What you have to do >> Repeat word for word the opening stretch of the entries, from the first line through the line containing "grow_cyme(point, ahead, end, [], SPARSE_BLOOM".

-- start Material to process --

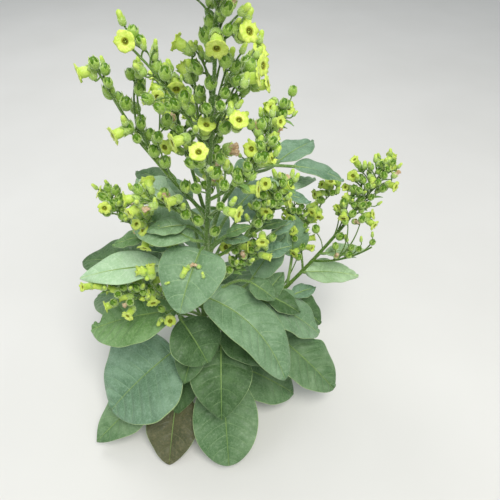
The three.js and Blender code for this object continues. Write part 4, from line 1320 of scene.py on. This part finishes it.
# The ends of each mass's cymes
ends = {}
for mass, name, cymes in CYMES:
    for distance, end, seen in cymes:
        point, ahead = carrier(name, distance)
        grow_cyme(point, ahead, end, seen)
        ends.setdefault(mass, []).append(np.array(end, float))


def clear(mass, end, room):
    """Says whether a cyme's end is far enough from the others of its mass."""
    return all(np.linalg.norm(end - other) > room for other in ends.setdefault(mass, []))


# The masses that the photograph shows open, up to the height where it ends, and how far behind its stem a
# cyme's end has to be there
OPEN_MASSES = ("top", "upper", "upper_left", "high_left", "right_front")
SEEN_TOP = 700
BEHIND = 3

# Room between the ends of cymes, tries at each stem, the azimuth from one try to the next, the smallest
# share of the mass's radius that a cyme reaches, and for side stems and the main stem how far a cyme starts
# below its end and stays inside the mass
ROOM = 14
OPEN_ROOM = 19
TRIES = 34
STEM_TRIES = 44
GOLDEN_TURN = 137.5
LEAST_REACH = 0.75
SIDE_BELOW = 8
SIDE_INSET = 6
STEM_BELOW = 16
STEM_INSET = 5


def seeded(mass, point, ahead, end):
    """Grows a cyme where the photograph shows none, so not in front of the open masses."""
    in_view = mass in OPEN_MASSES and end[2] < SEEN_TOP
    in_front = end[1] < point[1] + BEHIND
    if in_view and in_front or not clear(mass, end, OPEN_ROOM if mass in OPEN_MASSES else ROOM):
        return
    ends[mass].append(end)
    grow_cyme(point, ahead, end, [], SPARSE_BLOOM if in_view else BLOOM)


for name, (curve, length, bare, radii, mass, width) in limbs.items():
    for k in range(TRIES):
        distance = bare + (length - bare) * (k + 0.5) / TRIES
        point, ahead = carrier(name, distance - SIDE_BELOW)
        along = (distance - bare) / (length - bare)
        swell = math.sqrt(max(0.15, 1 - (1.7 * along - 0.9) ** 2))
        reach = (width / 2 - SIDE_INSET) * swell * vary(LEAST_REACH, 1)
        out = direction(k * GOLDEN_TURN + vary(-25, 25), vary(5, 60))
        out = unit(out - 0.7 * ahead * float(out @ ahead) + 0.25 * ahead)
        seeded(mass, point, ahead, point + out * reach + ahead * 6)
    point, ahead = carrier(name, length)
    if clear(mass, point + 4 * ahead, ROOM):
        put("bud", point - ahead, ahead, 0.9)
for mass, middle, width, length in STEM_MASSES:
    for k in range(STEM_TRIES):
        along = (k + 0.5) / STEM_TRIES
        height = middle + length * (along - 0.5)
        point, ahead = carrier("main_stem", min(height - STEM_BELOW, STEM_HEIGHT - 6))
        swell = math.sqrt(max(0.1, 1 - (2 * along - 1) ** 2))
        reach = (width / 2 - STEM_INSET) * swell * vary(LEAST_REACH, 1)
        out = direction(k * GOLDEN_TURN + vary(-20, 20), vary(0, 30))
        seeded(mass, point, ahead, carrier("main_stem", height)[0] + out * reach)

# Fallen flowers and buds that lie on leaf_front_high: kind, place along the blade and out from the midrib,
# side, azimuth of the way they point, and scale
FALLEN = [
    ("opening", 0.44, 0.16, -1, 62, 0.72),
    ("withered", 0.3, 0.05, -1, 30, 0.66),
    ("withered", 0.27, 0.12, 1, 150, 0.6),
    ("bud", 0.37, 0.38, 1, 100, 0.56),
    ("bud", 0.62, 0.66, -1, 20, 0.46),
]
FALLEN_LIFT = 4.8
FALLEN_BACK = 9
for kind, along, out, side, azimuth, scale in FALLEN:
    rest, above = leaves["leaf_front_high"].surface(np.array([along]), np.array([out]), side)
    heading = direction(azimuth, 0)
    heading = unit(heading - above[0] * float(heading @ above[0]))
    put(kind, rest[0] + above[0] * FALLEN_LIFT * scale - heading * FALLEN_BACK * scale, heading, scale)

BRACT = skin("bract", (134, 168, 96), (112, 148, 76), (176, 200, 140), 60, 420, 0.55, 0.3, 0.4)
twigs.make("cyme_twigs", [TWIG], "stem", *["flower_mass_" + name for name in ends])
bracts.make("bract_leaves", [BRACT], "leaf")
heaps["open"].make("open_flowers", FLOWER_SKINS, "flowers")
heaps["opening"].make("opening_flowers", FLOWER_SKINS, "flowers")
heaps["capsule"].make("seed_capsules", CAPSULE_SKINS, "fruit")
heaps["bud"].make("flower_buds", FLOWER_SKINS, "flowers")
heaps["withered"].make("withered_flowers", FLOWER_SKINS, "flowers")


# Hairs: closed spikes that stand off the stems, stalks and twigs
hairs = Heap()
for curve, radii, density in hairy:
    length = np.linalg.norm(np.diff(curve.points, axis=0), axis=1).sum()
    count = int(length * density * HAIR_SHARE)
    share, angle = spread.random(count), spread.random(count) * 2 * np.pi
    radius = np.interp(share, curve.share, radii)[:, None]
    side, up = curve.at("side", share), curve.at("up", share)
    out = unit(side * np.cos(angle)[:, None] + up * np.sin(angle)[:, None])
    foot = curve.at("points", share) + out * (radius - 0.1)
    lean = unit(out + 0.35 * spread.standard_normal((count, 3)))
    lengths = SHORTEST_STEM_HAIR + 1.1 * spread.random(count)
    hairs.add(*spikes(foot, lean, curve.at("ahead", share), lengths), 0)
HAIR = skin("hairs", (246, 250, 232), (236, 244, 214), (252, 253, 246), 100, 500, 0.5, 0.1, 0.6)
hairs.make("stem_hairs", [HAIR], "stem")
organ_hairs.make("calyx_hairs", [HAIR], "stem")


# Stage: a pale floor, soft light and the camera
def lamp(name, place, aim, size, power, colour):
    """Adds a square soft light at a place in metres, turned to an aim."""
    light = bpy.data.lights.new(name, "AREA")
    light.size = size
    light.energy = power
    light.color = colour
    holder = bpy.data.objects.new(name, light)
    holder.location = place
    holder.rotation_euler = (Vector(aim) - Vector(place)).to_track_quat("-Z", "Y").to_euler()
    bpy.context.collection.objects.link(holder)


# The floor's side and middle, in metres
FLOOR_SIZE = 16
FLOOR_MIDDLE = (0, 4, 0)
SKY_STRENGTH = 0.52
bpy.ops.mesh.primitive_plane_add(size=FLOOR_SIZE)
floor = bpy.context.object
floor.name = "floor"
floor.location = FLOOR_MIDDLE
stone = bpy.data.materials.new("pale floor")
stone.use_nodes = True
tree = stone.node_tree
coordinates = node(tree, "ShaderNodeTexCoord").outputs["Object"]
shade = blend(tree, noise(tree, coordinates, 3.0), tone(214, 213, 208), tone(224, 223, 219))
tree.links.new(shade, tree.nodes["Principled BSDF"].inputs["Base Color"])
tree.nodes["Principled BSDF"].inputs["Roughness"].default_value = 0.9
floor.data.materials.append(stone)

bpy.context.scene.view_settings.view_transform = "Standard"
world = bpy.data.worlds.new("soft sky")
bpy.context.scene.world = world
world.use_nodes = True
world.node_tree.nodes["Background"].inputs["Color"].default_value = tone(236, 242, 248)
world.node_tree.nodes["Background"].inputs["Strength"].default_value = SKY_STRENGTH
lamp("soft key", (0.6, -1.0, 2.6), (0.05, 0, 0.3), 1.2, 56, (1, 0.98, 0.94))
lamp("soft fill", (-1.8, -0.6, 1.4), (0, 0, 0.3), 1.6, 8, (0.94, 0.97, 1))
lamp("soft back", (-0.9, 1.7, 2.3), (0.05, 0, 0.4), 1.4, 20, (1, 1, 1))

eye = bpy.data.cameras.new("camera")
eye.sensor_width = 36
eye.lens = eye.sensor_width * FOCAL / PICTURE
eye.clip_start = 0.02
camera = bpy.data.objects.new("camera", eye)
camera.location = [value * 0.001 for value in CAMERA_PLACE]
camera.rotation_euler = (math.radians(90 - CAMERA_PITCH), 0, 0)
bpy.context.collection.objects.link(camera)
bpy.context.scene.camera = camera
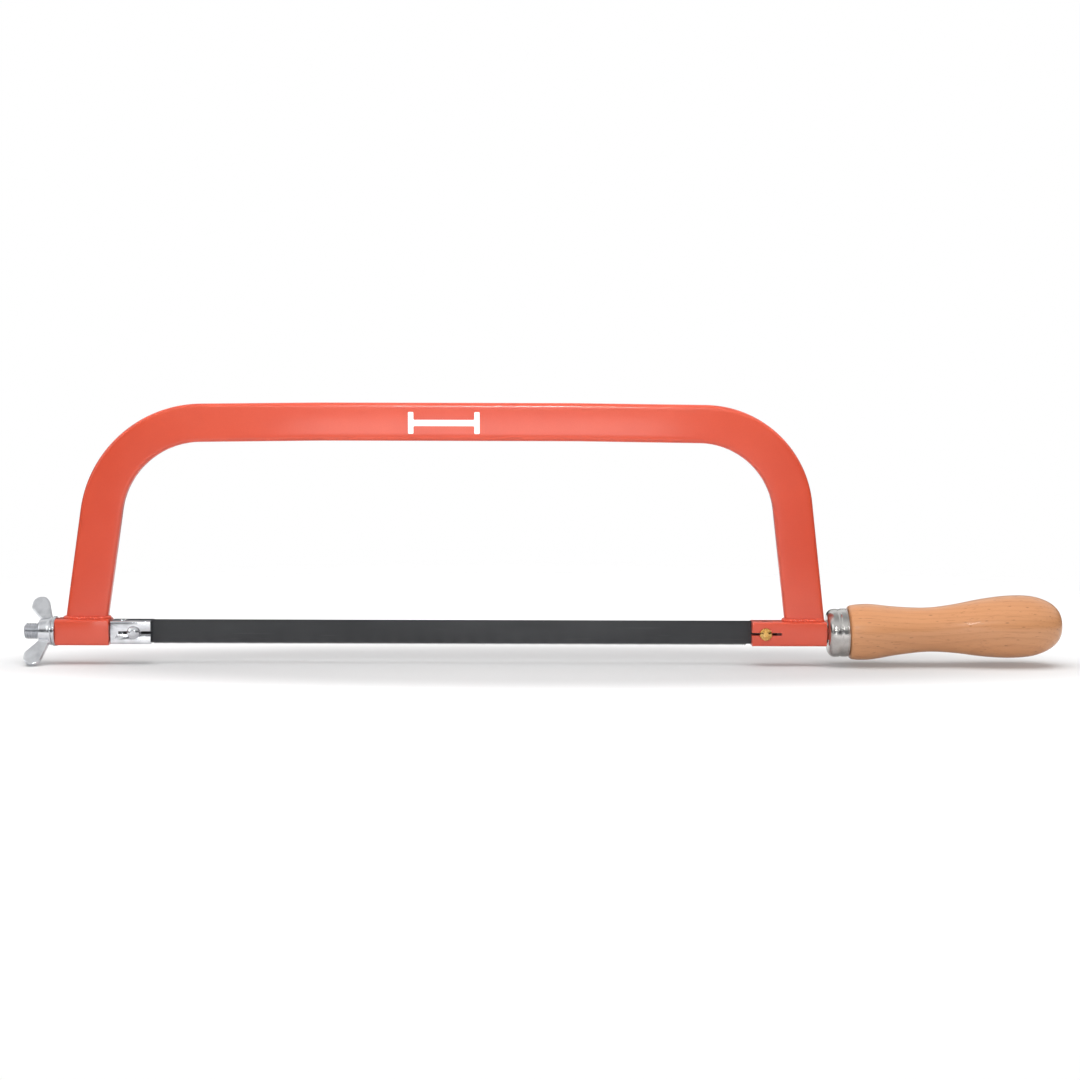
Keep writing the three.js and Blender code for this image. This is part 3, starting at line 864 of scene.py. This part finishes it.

-- end Material to process --

Full response >>
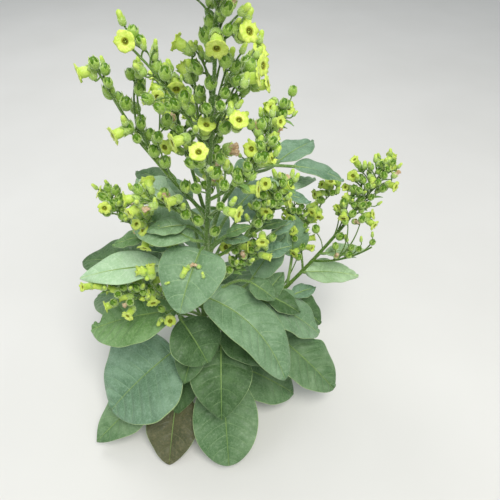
The three.js and Blender code for this object continues. Write part 4, from line 1320 of scene.py on. This part finishes it.
# The ends of each mass's cymes
ends = {}
for mass, name, cymes in CYMES:
    for distance, end, seen in cymes:
        point, ahead = carrier(name, distance)
        grow_cyme(point, ahead, end, seen)
        ends.setdefault(mass, []).append(np.array(end, float))


def clear(mass, end, room):
    """Says whether a cyme's end is far enough from the others of its mass."""
    return all(np.linalg.norm(end - other) > room for other in ends.setdefault(mass, []))


# The masses that the photograph shows open, up to the height where it ends, and how far behind its stem a
# cyme's end has to be there
OPEN_MASSES = ("top", "upper", "upper_left", "high_left", "right_front")
SEEN_TOP = 700
BEHIND = 3

# Room between the ends of cymes, tries at each stem, the azimuth from one try to the next, the smallest
# share of the mass's radius that a cyme reaches, and for side stems and the main stem how far a cyme starts
# below its end and stays inside the mass
ROOM = 14
OPEN_ROOM = 19
TRIES = 34
STEM_TRIES = 44
GOLDEN_TURN = 137.5
LEAST_REACH = 0.75
SIDE_BELOW = 8
SIDE_INSET = 6
STEM_BELOW = 16
STEM_INSET = 5


def seeded(mass, point, ahead, end):
    """Grows a cyme where the photograph shows none, so not in front of the open masses."""
    in_view = mass in OPEN_MASSES and end[2] < SEEN_TOP
    in_front = end[1] < point[1] + BEHIND
    if in_view and in_front or not clear(mass, end, OPEN_ROOM if mass in OPEN_MASSES else ROOM):
        return
    ends[mass].append(end)
    grow_cyme(point, ahead, end, [], SPARSE_BLOOM if in_view else BLOOM)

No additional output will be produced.